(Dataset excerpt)
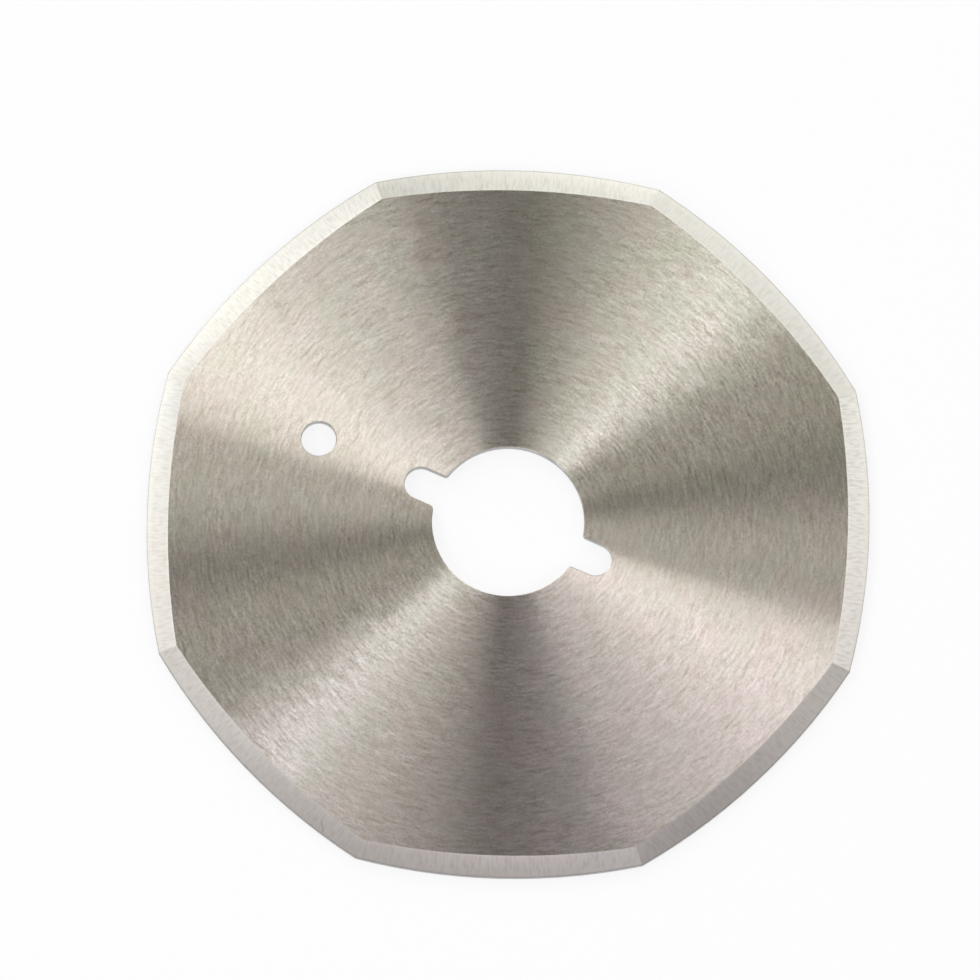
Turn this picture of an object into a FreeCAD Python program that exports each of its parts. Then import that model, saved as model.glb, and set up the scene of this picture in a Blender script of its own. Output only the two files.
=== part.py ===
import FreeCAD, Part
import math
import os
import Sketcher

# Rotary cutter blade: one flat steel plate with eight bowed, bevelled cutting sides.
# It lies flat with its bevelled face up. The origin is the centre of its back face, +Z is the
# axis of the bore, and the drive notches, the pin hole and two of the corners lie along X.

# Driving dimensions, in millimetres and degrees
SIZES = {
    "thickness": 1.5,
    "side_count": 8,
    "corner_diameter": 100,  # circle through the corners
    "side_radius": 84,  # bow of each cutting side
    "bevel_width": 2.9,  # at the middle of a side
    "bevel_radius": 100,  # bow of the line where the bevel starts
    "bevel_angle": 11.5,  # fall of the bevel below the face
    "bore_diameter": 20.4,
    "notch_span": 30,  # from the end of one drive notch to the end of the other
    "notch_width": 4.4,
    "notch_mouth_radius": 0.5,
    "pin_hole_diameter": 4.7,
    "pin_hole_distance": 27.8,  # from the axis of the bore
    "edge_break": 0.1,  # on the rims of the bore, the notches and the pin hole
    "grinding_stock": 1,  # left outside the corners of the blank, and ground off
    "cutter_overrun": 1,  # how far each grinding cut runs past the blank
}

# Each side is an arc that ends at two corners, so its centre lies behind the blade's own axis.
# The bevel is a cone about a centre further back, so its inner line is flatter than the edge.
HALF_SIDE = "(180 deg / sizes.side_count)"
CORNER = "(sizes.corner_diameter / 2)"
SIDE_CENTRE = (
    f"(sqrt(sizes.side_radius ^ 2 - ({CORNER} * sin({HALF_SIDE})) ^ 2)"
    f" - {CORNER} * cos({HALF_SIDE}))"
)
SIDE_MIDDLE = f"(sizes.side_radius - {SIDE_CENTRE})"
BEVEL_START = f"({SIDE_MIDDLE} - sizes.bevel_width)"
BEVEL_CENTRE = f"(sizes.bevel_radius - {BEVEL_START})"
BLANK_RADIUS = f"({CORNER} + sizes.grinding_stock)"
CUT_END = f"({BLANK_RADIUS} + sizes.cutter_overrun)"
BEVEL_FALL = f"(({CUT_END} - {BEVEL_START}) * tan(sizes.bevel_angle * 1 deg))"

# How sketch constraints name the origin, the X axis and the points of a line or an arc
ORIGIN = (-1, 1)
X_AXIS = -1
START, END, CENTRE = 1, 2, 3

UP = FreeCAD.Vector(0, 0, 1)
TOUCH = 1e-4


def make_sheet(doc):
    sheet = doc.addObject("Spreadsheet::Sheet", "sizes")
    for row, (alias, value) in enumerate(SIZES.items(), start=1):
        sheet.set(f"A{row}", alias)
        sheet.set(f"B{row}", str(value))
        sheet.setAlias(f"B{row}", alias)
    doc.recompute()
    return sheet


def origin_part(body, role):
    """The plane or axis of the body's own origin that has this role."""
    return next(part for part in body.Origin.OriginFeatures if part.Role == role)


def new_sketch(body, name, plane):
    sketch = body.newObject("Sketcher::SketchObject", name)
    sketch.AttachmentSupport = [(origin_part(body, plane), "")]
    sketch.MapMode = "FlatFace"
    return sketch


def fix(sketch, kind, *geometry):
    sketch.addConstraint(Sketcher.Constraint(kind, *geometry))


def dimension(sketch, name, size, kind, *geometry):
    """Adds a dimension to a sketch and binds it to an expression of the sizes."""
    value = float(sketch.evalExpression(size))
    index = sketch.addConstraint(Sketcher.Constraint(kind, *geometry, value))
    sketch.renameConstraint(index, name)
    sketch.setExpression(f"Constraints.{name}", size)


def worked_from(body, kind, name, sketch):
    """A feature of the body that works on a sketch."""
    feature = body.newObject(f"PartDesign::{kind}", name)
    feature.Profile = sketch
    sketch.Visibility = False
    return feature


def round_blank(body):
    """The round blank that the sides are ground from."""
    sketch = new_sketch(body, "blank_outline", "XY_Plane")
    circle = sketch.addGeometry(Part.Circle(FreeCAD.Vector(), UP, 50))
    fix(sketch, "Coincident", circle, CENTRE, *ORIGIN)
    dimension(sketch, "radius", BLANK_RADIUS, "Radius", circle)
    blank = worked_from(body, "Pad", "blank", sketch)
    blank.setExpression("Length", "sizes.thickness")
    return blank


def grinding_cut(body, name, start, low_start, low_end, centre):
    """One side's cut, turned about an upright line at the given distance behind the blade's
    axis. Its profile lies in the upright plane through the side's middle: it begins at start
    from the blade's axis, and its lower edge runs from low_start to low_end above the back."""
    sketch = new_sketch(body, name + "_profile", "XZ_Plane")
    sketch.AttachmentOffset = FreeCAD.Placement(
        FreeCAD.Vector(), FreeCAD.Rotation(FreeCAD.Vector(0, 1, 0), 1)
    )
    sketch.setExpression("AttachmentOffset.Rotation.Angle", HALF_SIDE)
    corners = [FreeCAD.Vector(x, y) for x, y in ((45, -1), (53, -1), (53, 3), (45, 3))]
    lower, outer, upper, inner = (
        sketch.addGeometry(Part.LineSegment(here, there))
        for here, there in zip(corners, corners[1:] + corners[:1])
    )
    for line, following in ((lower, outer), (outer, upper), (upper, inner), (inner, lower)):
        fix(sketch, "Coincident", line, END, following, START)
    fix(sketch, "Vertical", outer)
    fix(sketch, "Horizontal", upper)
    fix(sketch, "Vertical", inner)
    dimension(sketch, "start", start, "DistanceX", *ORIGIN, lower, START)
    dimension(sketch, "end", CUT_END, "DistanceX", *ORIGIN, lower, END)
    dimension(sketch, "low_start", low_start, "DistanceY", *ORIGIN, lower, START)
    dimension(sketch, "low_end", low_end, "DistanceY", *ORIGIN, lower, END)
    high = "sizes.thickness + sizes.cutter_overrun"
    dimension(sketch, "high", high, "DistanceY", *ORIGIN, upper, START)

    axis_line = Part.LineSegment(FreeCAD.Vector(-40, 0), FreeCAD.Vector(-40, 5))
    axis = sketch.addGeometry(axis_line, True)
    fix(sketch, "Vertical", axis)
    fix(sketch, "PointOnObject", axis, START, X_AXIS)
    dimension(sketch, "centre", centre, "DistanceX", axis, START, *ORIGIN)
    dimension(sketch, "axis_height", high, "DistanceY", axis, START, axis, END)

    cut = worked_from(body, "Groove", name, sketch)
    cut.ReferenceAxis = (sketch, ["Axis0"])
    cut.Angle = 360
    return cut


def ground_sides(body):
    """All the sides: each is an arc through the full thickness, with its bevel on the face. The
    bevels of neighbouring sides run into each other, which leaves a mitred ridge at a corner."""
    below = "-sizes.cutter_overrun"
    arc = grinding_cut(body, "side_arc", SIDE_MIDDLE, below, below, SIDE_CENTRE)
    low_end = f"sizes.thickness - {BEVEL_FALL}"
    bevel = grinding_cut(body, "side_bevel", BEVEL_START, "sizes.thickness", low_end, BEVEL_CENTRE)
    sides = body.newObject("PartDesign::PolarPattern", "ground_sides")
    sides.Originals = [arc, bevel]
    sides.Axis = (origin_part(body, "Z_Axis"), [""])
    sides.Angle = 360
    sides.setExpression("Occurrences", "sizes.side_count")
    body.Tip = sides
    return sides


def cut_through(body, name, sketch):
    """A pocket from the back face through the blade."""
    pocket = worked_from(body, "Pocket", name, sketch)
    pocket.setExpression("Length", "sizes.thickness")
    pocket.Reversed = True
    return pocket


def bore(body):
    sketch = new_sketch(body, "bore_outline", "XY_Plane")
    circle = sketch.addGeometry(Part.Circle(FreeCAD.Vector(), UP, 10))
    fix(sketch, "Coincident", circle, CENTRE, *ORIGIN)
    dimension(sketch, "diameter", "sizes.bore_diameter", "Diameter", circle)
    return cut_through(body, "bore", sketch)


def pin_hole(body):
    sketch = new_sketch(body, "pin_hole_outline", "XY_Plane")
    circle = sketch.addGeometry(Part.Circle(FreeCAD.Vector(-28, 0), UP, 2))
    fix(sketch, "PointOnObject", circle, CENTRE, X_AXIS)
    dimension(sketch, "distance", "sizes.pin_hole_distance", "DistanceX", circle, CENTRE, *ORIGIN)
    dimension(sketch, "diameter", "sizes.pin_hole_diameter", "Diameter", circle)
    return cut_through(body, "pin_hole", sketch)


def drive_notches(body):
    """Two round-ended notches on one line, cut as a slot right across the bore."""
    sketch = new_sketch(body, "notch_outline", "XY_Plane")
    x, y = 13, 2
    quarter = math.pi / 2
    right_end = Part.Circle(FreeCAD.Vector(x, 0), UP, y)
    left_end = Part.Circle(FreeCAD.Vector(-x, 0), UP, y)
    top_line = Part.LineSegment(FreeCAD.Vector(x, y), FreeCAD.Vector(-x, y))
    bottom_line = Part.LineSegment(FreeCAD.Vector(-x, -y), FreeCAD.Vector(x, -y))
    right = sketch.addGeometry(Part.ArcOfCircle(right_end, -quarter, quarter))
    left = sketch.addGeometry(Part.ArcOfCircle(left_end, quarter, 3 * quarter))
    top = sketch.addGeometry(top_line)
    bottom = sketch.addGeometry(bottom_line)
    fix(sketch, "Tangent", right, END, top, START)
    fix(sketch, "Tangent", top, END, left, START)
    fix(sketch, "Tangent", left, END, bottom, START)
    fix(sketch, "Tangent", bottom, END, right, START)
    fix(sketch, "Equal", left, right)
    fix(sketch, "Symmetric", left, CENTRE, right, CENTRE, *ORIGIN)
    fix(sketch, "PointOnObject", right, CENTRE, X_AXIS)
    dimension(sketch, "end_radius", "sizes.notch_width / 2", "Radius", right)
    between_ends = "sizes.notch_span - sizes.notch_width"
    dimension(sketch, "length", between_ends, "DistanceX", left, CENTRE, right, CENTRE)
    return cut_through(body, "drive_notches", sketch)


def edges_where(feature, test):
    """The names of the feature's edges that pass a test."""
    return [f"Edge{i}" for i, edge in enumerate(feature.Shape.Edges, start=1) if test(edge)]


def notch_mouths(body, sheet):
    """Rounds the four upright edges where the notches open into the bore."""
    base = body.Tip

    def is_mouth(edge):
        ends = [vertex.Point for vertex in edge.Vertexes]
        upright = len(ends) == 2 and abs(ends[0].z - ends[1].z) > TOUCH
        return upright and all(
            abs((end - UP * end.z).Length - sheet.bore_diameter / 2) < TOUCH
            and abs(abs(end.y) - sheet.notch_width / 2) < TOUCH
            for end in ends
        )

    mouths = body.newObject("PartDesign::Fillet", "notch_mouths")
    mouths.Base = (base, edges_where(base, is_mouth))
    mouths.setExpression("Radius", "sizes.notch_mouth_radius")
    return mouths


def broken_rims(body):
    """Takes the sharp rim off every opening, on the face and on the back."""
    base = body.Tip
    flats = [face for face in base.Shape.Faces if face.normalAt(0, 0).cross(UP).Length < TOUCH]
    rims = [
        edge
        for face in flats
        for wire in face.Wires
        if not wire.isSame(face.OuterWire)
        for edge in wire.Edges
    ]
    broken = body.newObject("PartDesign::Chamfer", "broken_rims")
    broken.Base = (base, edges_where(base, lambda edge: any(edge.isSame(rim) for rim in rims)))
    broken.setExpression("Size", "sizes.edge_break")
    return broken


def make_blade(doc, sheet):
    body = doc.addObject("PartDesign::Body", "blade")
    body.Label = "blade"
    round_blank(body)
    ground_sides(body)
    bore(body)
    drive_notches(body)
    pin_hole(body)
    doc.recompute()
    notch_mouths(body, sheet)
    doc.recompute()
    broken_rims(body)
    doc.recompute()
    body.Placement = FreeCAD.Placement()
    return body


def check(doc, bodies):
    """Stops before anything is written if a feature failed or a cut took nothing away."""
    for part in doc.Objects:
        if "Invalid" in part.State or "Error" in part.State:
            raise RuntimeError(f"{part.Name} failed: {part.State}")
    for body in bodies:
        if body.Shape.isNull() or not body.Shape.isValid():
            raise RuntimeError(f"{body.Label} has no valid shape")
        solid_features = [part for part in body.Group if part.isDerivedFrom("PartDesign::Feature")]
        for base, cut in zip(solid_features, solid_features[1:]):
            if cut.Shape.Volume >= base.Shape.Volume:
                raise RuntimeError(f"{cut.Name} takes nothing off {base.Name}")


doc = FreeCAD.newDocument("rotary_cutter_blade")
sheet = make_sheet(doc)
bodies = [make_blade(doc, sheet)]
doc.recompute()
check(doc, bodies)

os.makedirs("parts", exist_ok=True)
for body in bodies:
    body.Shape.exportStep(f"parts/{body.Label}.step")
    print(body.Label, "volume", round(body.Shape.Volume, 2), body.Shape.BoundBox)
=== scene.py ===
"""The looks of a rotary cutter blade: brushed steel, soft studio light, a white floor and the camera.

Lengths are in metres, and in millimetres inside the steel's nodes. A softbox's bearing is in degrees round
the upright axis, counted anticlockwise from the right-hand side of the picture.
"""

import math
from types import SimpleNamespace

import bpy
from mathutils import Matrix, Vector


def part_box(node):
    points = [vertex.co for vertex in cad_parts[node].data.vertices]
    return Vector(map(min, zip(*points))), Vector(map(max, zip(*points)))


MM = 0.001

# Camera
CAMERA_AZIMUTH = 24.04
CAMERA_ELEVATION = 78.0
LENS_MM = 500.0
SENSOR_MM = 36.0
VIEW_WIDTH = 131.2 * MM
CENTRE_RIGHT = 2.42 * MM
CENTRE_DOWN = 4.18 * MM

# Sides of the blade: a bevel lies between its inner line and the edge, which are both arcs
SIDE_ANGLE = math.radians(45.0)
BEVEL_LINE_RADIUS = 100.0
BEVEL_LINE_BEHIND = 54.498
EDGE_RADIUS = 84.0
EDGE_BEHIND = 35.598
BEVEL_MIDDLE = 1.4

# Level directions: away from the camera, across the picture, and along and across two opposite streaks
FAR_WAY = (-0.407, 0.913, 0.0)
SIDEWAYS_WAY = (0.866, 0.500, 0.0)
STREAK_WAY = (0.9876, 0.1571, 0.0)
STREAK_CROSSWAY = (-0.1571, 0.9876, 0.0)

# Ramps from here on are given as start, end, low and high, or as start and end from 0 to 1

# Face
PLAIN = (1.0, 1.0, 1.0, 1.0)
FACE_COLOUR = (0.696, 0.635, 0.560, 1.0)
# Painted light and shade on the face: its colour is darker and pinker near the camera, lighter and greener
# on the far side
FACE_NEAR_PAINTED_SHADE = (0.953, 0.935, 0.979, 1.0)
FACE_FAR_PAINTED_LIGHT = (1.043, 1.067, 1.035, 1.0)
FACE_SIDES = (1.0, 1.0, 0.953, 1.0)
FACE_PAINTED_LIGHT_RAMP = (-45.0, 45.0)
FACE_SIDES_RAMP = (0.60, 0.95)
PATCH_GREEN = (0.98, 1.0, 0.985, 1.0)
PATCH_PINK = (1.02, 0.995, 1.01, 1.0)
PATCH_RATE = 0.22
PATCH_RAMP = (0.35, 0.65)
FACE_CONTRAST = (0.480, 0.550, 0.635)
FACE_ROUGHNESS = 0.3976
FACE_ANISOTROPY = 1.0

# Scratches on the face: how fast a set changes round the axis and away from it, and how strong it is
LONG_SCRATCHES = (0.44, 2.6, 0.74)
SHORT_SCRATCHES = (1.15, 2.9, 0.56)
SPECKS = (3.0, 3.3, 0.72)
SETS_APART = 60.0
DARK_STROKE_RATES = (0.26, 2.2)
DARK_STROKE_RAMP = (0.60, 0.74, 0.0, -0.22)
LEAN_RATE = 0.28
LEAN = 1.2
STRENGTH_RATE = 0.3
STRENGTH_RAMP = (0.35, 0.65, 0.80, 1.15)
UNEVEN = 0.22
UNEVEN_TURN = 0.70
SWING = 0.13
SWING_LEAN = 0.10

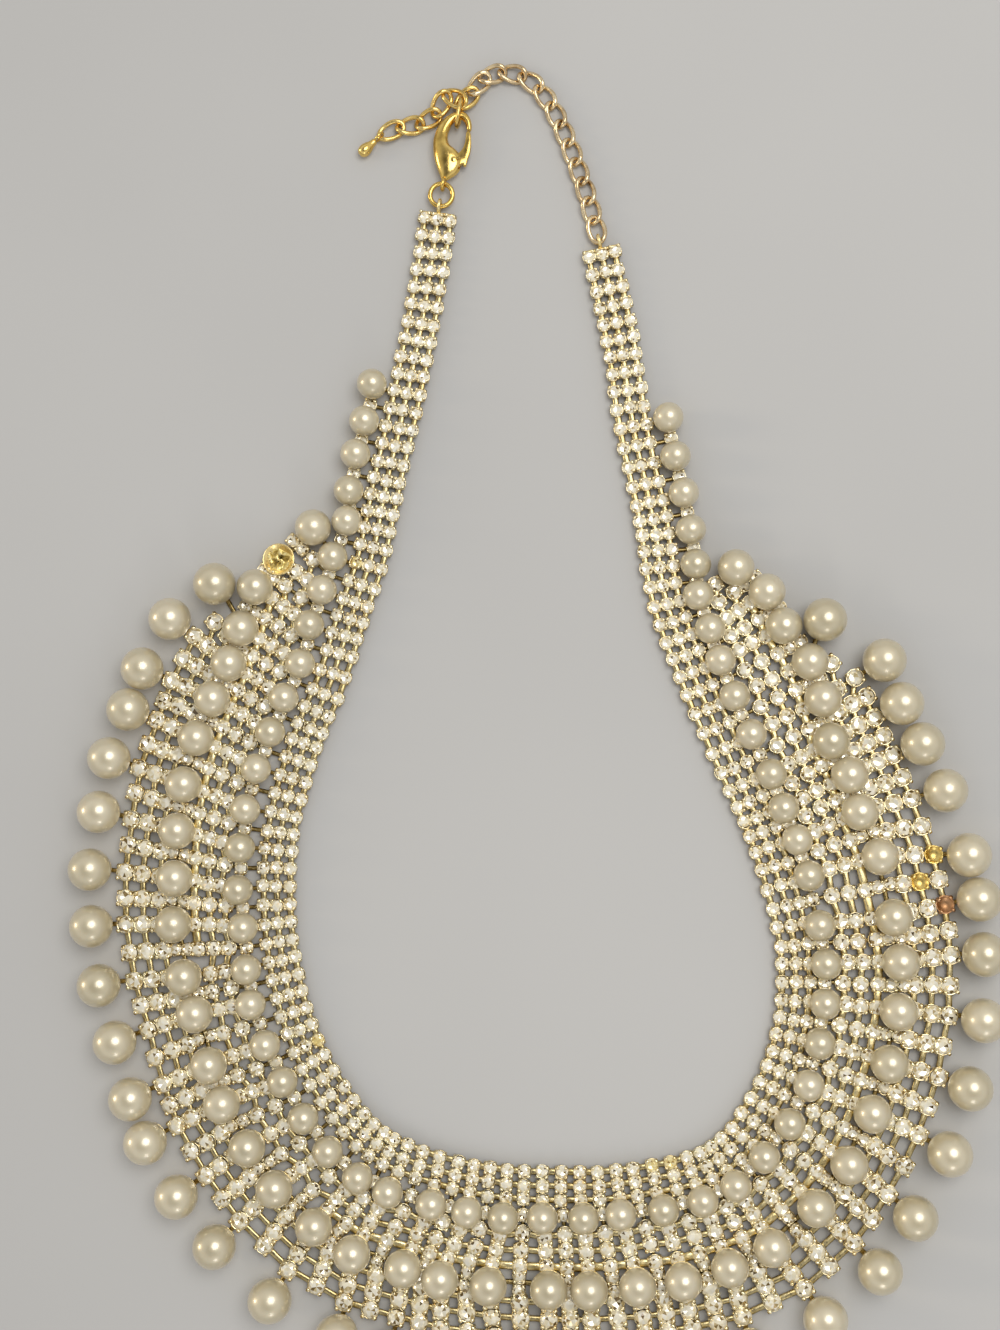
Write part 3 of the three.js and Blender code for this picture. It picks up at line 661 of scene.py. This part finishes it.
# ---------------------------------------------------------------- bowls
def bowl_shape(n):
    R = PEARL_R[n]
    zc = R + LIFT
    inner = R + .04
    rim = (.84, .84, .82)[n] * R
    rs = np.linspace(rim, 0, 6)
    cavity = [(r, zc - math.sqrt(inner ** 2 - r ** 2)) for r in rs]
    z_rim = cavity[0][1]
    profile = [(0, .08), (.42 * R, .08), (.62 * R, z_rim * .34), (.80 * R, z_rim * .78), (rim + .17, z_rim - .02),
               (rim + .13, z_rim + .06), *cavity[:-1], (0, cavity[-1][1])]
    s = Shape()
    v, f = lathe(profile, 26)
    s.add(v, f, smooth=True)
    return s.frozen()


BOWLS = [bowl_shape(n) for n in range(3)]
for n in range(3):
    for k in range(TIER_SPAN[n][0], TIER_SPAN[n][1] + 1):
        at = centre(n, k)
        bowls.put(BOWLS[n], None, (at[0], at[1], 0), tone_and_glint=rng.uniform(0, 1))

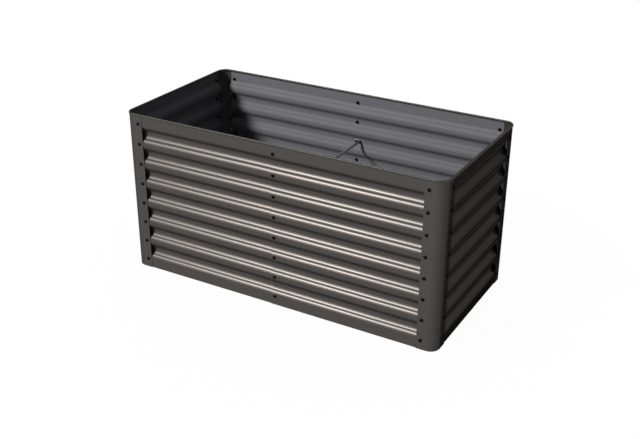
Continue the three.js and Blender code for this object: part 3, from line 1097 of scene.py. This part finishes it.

■ **EXERCISE PROMPT**:
Looking at the material above, please copy exactly every line from its first line through the line containing "# axis of the", with both ends included and nothing else.

■ **SOLUTION TO THIS TASK**:
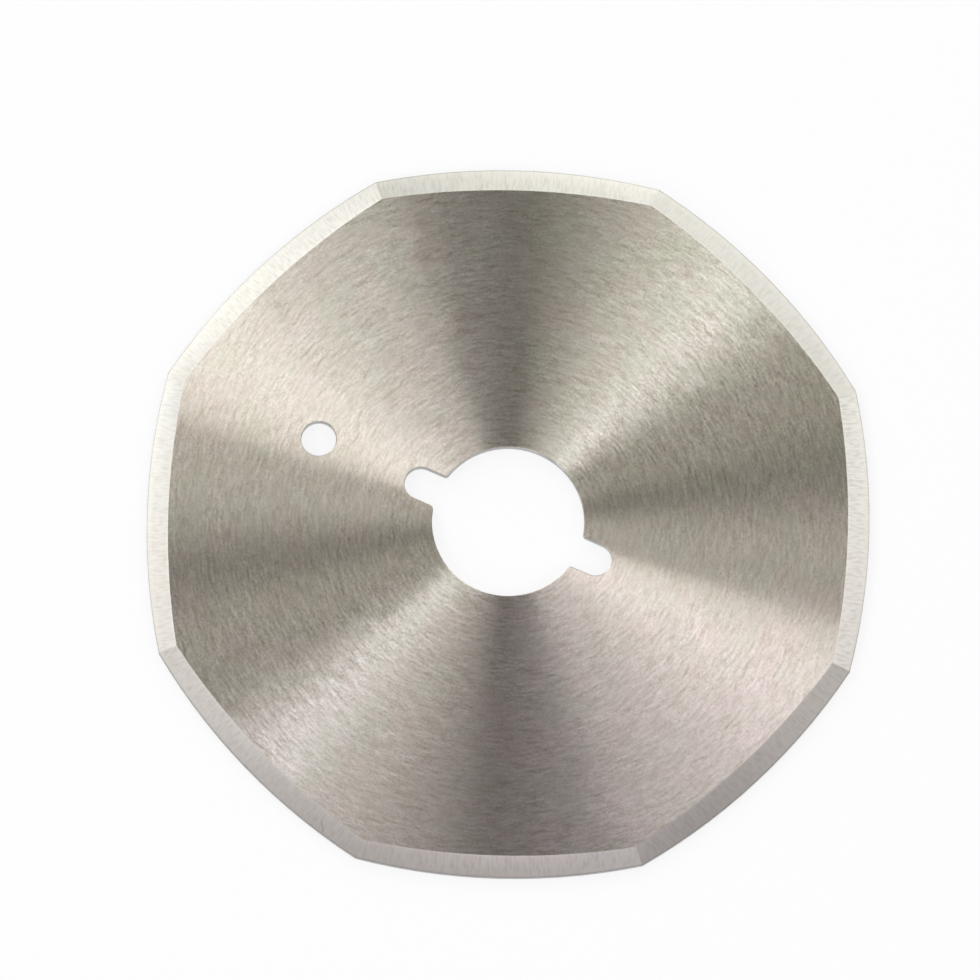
Turn this picture of an object into a FreeCAD Python program that exports each of its parts. Then import that model, saved as model.glb, and set up the scene of this picture in a Blender script of its own. Output only the two files.
=== part.py ===
import FreeCAD, Part
import math
import os
import Sketcher

# Rotary cutter blade: one flat steel plate with eight bowed, bevelled cutting sides.
# It lies flat with its bevelled face up. The origin is the centre of its back face, +Z is the
# axis of the bore, and the drive notches, the pin hole and two of the corners lie along X.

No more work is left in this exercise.